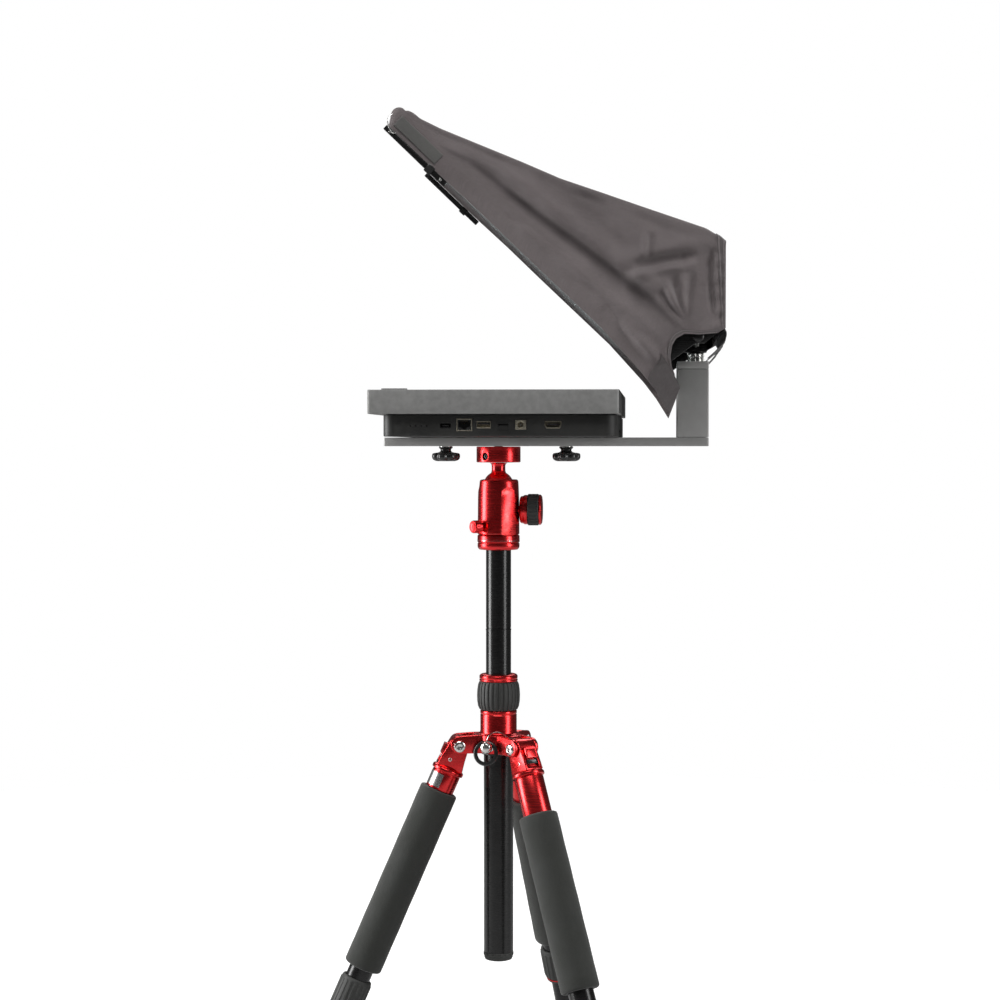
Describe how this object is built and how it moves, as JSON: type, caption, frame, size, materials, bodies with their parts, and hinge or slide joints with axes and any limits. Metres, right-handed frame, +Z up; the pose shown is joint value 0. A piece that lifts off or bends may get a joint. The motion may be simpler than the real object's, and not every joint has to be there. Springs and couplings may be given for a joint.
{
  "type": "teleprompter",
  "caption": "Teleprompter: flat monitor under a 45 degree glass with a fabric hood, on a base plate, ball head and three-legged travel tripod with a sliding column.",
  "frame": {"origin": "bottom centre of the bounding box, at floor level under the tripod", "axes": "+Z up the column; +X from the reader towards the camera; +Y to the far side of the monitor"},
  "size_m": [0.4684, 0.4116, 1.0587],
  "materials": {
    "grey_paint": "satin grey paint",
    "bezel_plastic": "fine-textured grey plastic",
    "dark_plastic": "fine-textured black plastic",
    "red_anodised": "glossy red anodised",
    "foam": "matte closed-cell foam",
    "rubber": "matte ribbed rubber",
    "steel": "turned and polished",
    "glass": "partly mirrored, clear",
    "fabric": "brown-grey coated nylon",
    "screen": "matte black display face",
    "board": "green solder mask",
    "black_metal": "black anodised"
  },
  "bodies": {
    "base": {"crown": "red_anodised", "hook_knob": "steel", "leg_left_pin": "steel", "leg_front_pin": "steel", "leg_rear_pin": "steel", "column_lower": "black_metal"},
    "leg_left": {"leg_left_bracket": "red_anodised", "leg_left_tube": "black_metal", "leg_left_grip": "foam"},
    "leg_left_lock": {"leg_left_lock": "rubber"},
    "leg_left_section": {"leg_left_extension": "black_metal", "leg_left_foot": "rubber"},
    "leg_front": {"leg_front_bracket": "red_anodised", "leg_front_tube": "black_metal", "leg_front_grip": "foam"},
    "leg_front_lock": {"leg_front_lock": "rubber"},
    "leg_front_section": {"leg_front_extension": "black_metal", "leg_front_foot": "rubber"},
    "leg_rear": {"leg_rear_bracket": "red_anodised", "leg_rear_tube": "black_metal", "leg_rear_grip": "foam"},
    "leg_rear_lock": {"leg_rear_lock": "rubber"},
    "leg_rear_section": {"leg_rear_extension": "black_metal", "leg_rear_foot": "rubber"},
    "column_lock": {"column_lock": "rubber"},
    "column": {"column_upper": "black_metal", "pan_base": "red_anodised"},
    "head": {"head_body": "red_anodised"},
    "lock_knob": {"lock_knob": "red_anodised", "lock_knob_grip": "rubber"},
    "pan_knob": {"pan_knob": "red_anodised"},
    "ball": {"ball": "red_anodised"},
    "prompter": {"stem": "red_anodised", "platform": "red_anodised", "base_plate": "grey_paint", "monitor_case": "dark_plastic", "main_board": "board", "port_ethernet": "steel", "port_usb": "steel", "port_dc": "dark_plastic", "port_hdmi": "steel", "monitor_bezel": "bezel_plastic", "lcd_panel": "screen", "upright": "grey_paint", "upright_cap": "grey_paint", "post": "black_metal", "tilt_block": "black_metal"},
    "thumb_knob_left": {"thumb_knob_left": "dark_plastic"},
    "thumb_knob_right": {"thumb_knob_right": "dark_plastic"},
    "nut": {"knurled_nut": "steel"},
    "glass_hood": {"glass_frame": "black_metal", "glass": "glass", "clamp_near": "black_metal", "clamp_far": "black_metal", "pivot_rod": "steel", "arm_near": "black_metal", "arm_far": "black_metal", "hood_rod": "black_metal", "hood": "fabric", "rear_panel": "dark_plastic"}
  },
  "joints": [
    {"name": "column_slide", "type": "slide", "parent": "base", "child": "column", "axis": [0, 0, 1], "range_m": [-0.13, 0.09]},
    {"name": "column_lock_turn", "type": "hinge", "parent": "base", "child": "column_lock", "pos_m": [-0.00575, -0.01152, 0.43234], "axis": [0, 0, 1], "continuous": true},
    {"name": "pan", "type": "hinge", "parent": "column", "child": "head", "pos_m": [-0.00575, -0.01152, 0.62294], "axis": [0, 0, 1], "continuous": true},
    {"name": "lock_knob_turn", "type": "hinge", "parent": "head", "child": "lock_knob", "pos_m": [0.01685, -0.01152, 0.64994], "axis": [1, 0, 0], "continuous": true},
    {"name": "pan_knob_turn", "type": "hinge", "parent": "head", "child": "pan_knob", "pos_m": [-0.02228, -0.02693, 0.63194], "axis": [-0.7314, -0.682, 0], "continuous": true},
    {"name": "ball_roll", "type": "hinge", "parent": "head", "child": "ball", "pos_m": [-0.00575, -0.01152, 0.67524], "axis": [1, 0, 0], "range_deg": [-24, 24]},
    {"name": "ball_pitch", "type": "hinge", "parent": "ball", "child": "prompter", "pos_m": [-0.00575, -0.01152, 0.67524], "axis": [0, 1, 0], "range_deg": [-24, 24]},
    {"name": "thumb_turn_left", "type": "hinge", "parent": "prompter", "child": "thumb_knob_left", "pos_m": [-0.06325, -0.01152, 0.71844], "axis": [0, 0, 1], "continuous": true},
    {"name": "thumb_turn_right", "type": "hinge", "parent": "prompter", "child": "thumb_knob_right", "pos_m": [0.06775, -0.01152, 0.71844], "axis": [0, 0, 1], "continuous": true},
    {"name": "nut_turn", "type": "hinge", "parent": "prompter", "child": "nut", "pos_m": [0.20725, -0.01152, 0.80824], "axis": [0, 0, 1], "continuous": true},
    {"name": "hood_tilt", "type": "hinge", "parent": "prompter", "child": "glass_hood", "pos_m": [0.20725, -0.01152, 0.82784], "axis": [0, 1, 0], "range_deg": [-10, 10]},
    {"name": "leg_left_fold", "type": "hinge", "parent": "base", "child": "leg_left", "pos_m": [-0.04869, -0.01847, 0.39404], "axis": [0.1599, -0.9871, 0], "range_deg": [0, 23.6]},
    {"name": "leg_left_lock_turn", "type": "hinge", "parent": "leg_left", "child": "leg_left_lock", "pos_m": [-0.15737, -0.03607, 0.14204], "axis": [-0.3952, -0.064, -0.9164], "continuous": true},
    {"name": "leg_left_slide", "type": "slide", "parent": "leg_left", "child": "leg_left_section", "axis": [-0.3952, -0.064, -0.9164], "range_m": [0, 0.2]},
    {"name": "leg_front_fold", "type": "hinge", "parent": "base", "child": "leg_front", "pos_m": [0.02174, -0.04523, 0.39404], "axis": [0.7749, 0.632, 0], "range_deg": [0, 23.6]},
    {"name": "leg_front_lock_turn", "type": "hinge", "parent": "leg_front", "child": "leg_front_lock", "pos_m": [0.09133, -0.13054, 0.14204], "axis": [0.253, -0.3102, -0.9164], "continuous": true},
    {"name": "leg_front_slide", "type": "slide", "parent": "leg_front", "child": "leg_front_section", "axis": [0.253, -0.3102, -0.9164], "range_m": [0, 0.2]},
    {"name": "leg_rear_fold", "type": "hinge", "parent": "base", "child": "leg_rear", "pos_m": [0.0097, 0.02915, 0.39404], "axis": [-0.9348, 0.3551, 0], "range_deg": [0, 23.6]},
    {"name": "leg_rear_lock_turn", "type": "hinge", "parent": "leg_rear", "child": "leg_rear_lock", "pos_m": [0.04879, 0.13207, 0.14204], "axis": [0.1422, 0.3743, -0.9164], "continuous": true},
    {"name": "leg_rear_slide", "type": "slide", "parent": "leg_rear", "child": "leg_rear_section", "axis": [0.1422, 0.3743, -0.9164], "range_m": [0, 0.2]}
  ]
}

▬▬▬▬▬▬▬▬▬▬

→ EXERCISE AIM
Write down the number of lines where the word "axes" appears, and nothing further.

→ ANSWER TO THE TASK
2